I am at a loss to understand this. I learned C in 1989 and sprintf takes a minimum of two arguments, but typically takes three or more, the first one being the string for the output to be written to. Perhaps the author was writing about printf, which takes a minimum of one argument, but typically takes two or more?

  • hoping1 2 years ago

    Author here. I originally wrote this about printf, but changed it because I wanted to stay away from any discussion of side effects. The rewrite wasn't perfect! In my head, a printf that returns the new string instead of printing it is called "sprintf," and I know others have this impression in a culture that is more general than just C. But you're absolutely right!

  • trealira 2 years ago

    Yes, I was also confused at first.

    The closest C function to this one is asprintf, because this function gives you back a new, separate string, which you may or may not decide to print. Just imagine if asprintf simply returned a char* pointing to an allocation by malloc, instead of taking an extra char ** as an out parameter.

      char *my_sprintf(const char *, ...);
  • jznsis 2 years ago

    This is just a choice of having to provide an output buffer to the function instead of returning a new buffer since it's easier to inject custom allocator behaviour that way

    • jwilk 2 years ago

      There's no return value here:

        void my_sprintf(char* format, ???) {
            sprintf(format, ???);
        }
      • hoping1 2 years ago

        Author here, thanks for pointing that out! It was a mistake on my part (: I originally wrote this about printf, but decided I should include the section where I implement it, and I decided I didn't want to say anything about side effects, so I changed everything to a version that just returns the new string. In my head this is called "sprintf" (and the notes I based this on, linked in the post, did the same thing) though I can see now how this was confusing to people. Especially since I didn't rewrite it perfectly!

    • anonymousiam 2 years ago

      Can you elaborate please? Your description does not match what I see. My understanding is that this is a way to more strongly type function arguments, as an alternative to va_arg.

      • jznsis 2 years ago

        Yes, but the final result is out_str, not a forward to console, isn't it?

        Either way, the format string discussion for the printf familiy of functions is very similar between them

jznsis 2 years ago

Nice writeup!

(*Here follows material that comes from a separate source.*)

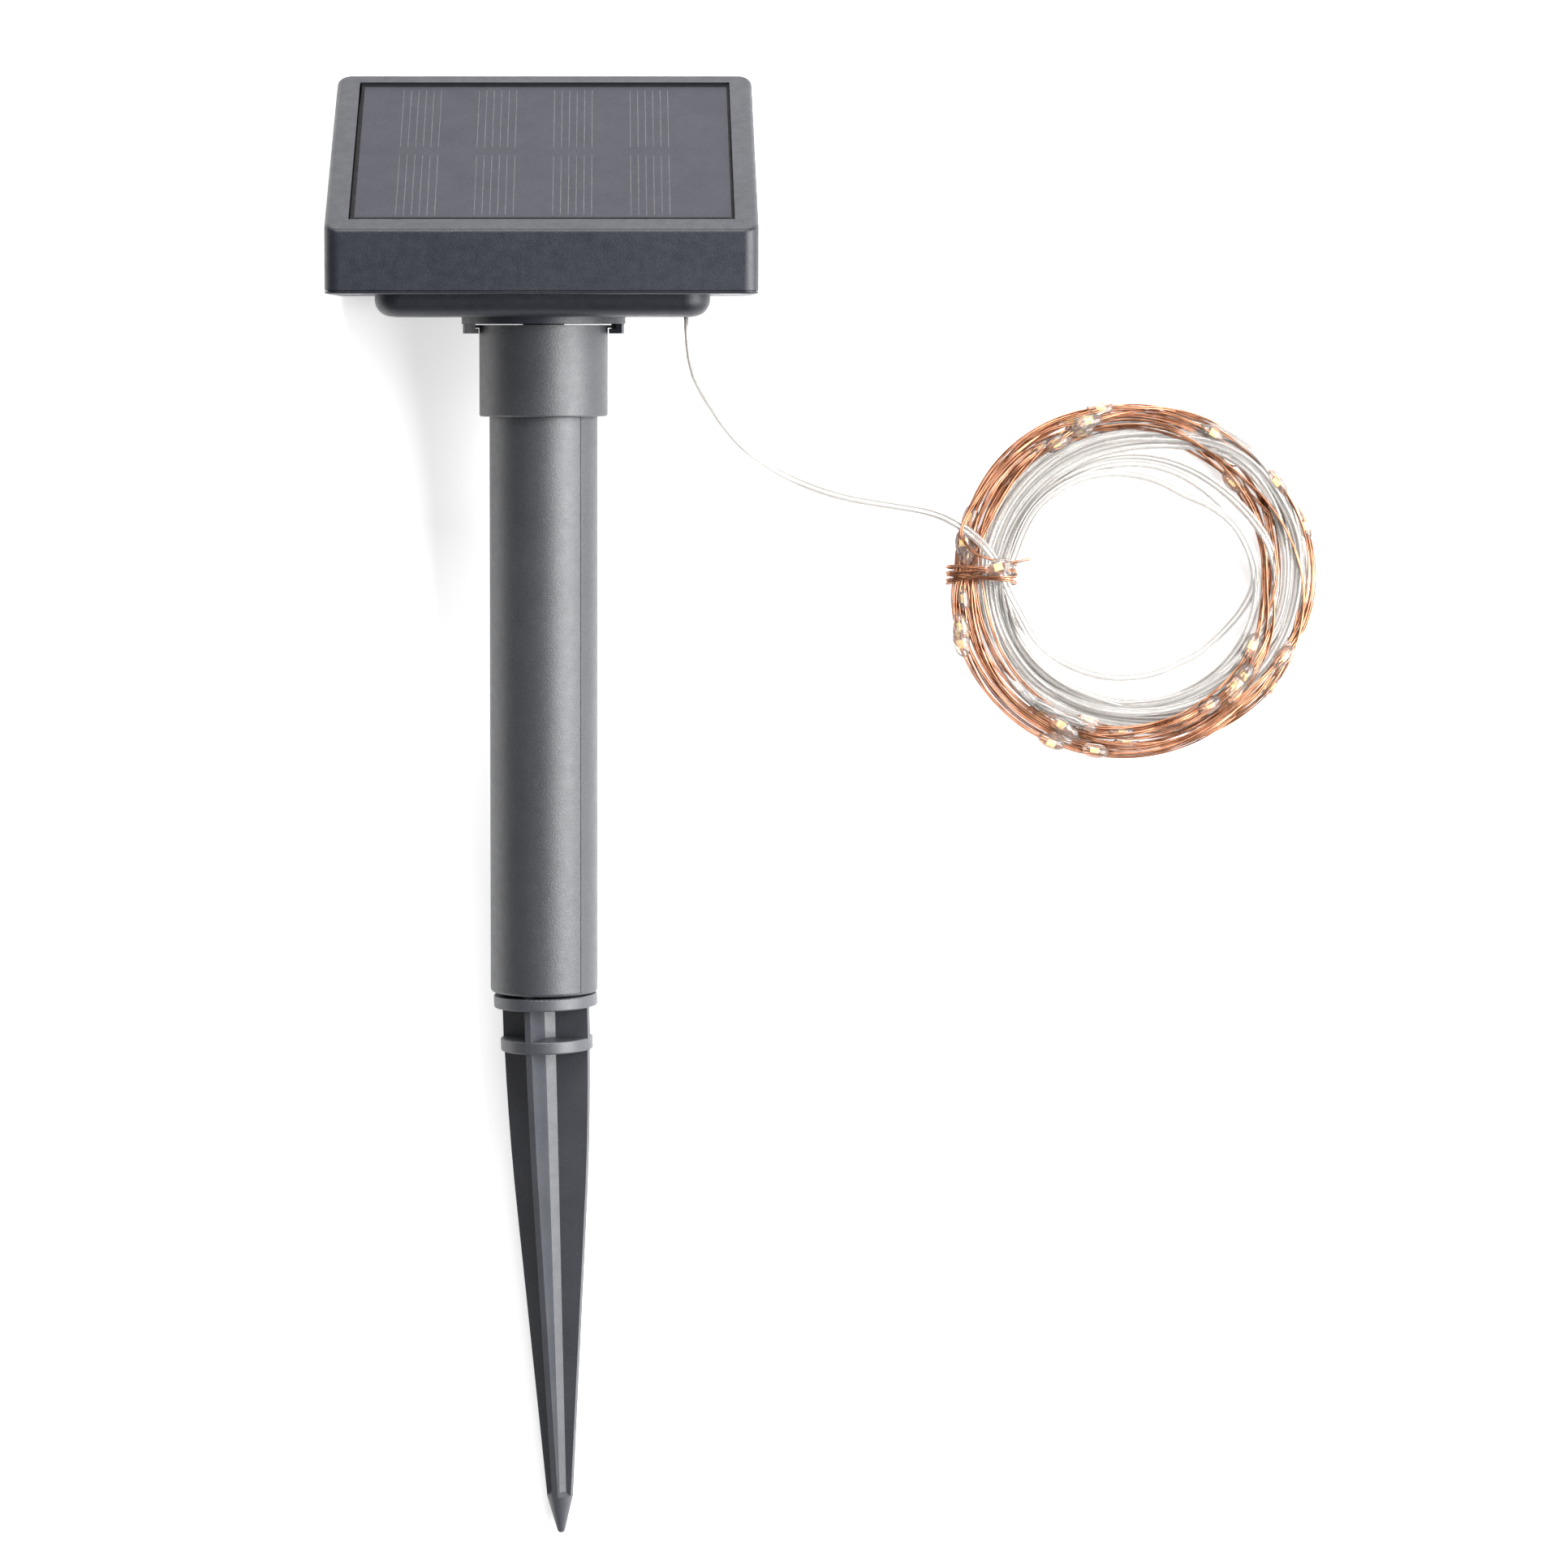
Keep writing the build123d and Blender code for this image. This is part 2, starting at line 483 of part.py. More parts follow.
def make_lead_wire(start, heading):
    """Free stretch of the lead: out of the grommet, down to the floor and up onto the coil."""
    first = tuple(s + LEAD_FIRST_RUN * h for s, h in zip(start, heading))
    points = [start, first, *LEAD_ROUTE]
    vectors = [Vector(*b) - Vector(*a) for a, b in zip(points, points[1:])]
    radii = []
    for before, after in zip(vectors, vectors[1:]):
        half_turn = math.radians(before.get_angle(after)) / 2
        radii.append(0.45 * min(before.length, after.length) / math.tan(half_turn))
    print("lead runs", [round(v.length, 1) for v in vectors], "radii", [round(r, 1) for r in radii])
    path = FilletPolyline(*points, radius=radii)
    tube = sweep(Plane(path @ 0, z_dir=path % 0) * Circle(LEAD_D / 2), path=path)
    print("lead length", round(path.length, 1), "volume", round(tube.volume, 1),
          "expected", round(path.length * math.pi * LEAD_D ** 2 / 4, 1))
    return tube


def make_light_coil():
    """Outer shape of the coiled lead and string."""
    ring = extrude(Ellipse(*COIL_OUT) - Ellipse(*COIL_IN), amount=COIL_Z1 - COIL_Z0)
    ring = fillet(ring.edges(), 3.2)
    return Pos(*COIL_AT, COIL_Z0) * ring


def make_coil_tie():
    """String end wound round the coil's left side."""
    width = COIL_OUT[0] - COIL_IN[0]
    mid_x = COIL_AT[0] - (COIL_OUT[0] + COIL_IN[0]) / 2
    band = Box(width + 2.4, TIE_L, COIL_Z1 - COIL_Z0 + 2 * TIE_T)
    band = fillet(band.edges().filter_by(Axis.Y), 3.6)
    window = Box(width + 1.2, TIE_L + 2, COIL_Z1 - COIL_Z0)
    window = fillet(window.edges().filter_by(Axis.Y), 3.1)
    return Pos(mid_x, COIL_AT[1] + 1.6, (COIL_Z0 + COIL_Z1) / 2) * (band - window)


def on_coil(angle, inset, z):
    """Place on the coil's ring at an angle, turned along it."""
    out_x, out_y = (half - inset for half in COIL_OUT)
    a = math.radians(angle)
    heading = math.degrees(math.atan2(out_y * math.cos(a), -out_x * math.sin(a)))
    return Pos(COIL_AT[0] + out_x * math.cos(a), COIL_AT[1] + out_y * math.sin(a), z) * Rot(0, 90, heading)


def make_splice_sleeve():
    """Clear sleeve over the joint of the lead and the string, lying on the coil."""
    return on_coil(SLEEVE_ANGLE, SLEEVE_INSET, COIL_Z1 + 0.2) * Cylinder(SLEEVE_R, SLEEVE_L)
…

It would be helpful to seen an actual invocation of the new sprintf function

I know it's supposed to be pseudo code and most likely it's something like sprintf "% world %d" "hello" 42 but I got a little confused by the type list being backwards from what I expected

  • trealira 2 years ago

    I'm confused why it's said to be backwards (in the article and by you).

    This paragraph shows that with a format string with an int format specifer, and then a string format specifier, the token list shows is exactly that, and the type it returns is a function that takes an Int and a String as input and returns a new string.

    > For example, if the format string was "%d %s", the tokenization would be [IntFormat, NormalChar ' ', StrFormat], so the resulting type would be Int -> String -> String`. This might be confusing because it's a post-order traversal of the list, and might feel kind of backwards.

    Isn't that exactly the order you'd expect?

    I'm confused why it's called backwards, and why they say "post-order" traversal of a list, since I'm only used to hearing about traversing trees that way.

    • hoping1 2 years ago

      Author here. It's a linked list, which is a tree, so post-order here means "recurse, then operate on the result" as opposed to "operate on something and then recurse on the result." So `f(head, r(tail))` instead of `r(f(head, tail))`. This post-order-ness can make it appear strange because first we go to the end of the list and produce the type String, then we process the second-to-last to get, say, the type Int->String, and so on until the first element, adding something to the front each time instead of to the back. The final result still has the parameters listed in the right order, as you mentioned, it's just that the order of operations to get there feels weird, where we're prepending to the return type instead of appending to the first parameter type. Sorry that was poorly written!

    • jznsis 2 years ago

      I'm not that familiar with syntax of functional programming languages.

      Isn't Int -> String -> String a shorthand for Int -> (String -> String)?

      Thus I would have assumed the first argument to the result of sprintf "%s %d" would be an integer, then a string and the final result would be a string.

      But the invocation would be sprintf "%s %d" "hello" 42, wouldn't it?

      • trealira 2 years ago

        > Isn't Int -> String -> String a shorthand for Int -> (String -> String)?

        Yes. Though I find it more convenient think of it as a function with multiple arguments and not a function that returns another function.

        > Thus I would have assumed the first argument to the result of sprintf "%s %d" would be an integer, then a string and the final result would be a string.

        Why assume that? (Not rhetorical.) Wouldn't that be like if in C, you had to write the arguments in reverse order of the format string, like this?

          printf("%s %d!\n", 5, "hi");
        • jznsis 2 years ago

          I seem to be missing something, thus thank you for taking your time

          > Wouldn't that be like if in C, you had to write the arguments in reverse order of the format string, like this?

          Exactly and that's not what we want

          Let's go through this step by step:

          sprintf "%s %d" returns a function, taking a string and returning a function taking an integer and returning a string, right?

          sprintf "%s %d" "hello" returns a function taking an integer, returning a string, right?

          sprintf "%s %d" "hello" 42 returns a string, right?

          Thus my intuition of the return type of sprintf "%s %d" would be string -> (int -> string) not int -> (string -> string)

          • hibernator149 2 years ago

            Your intuition is correct. I think you accidentally swapped %s and %d in one of your previous posts, leading to the confusion.

            The "backwards" in the article is referring to the way the list is processed by the recursive function. The list and the resulting type are in the correct/intuitive order. I also found this sentence confusing.

            By the way, thinking of a function of type a->b->c as a->(b->c) is technically correct and useful in certain cases, for example, when you are currying. But in most cases you can just read this as a function taking two arguments of types a and b, returning something of type c.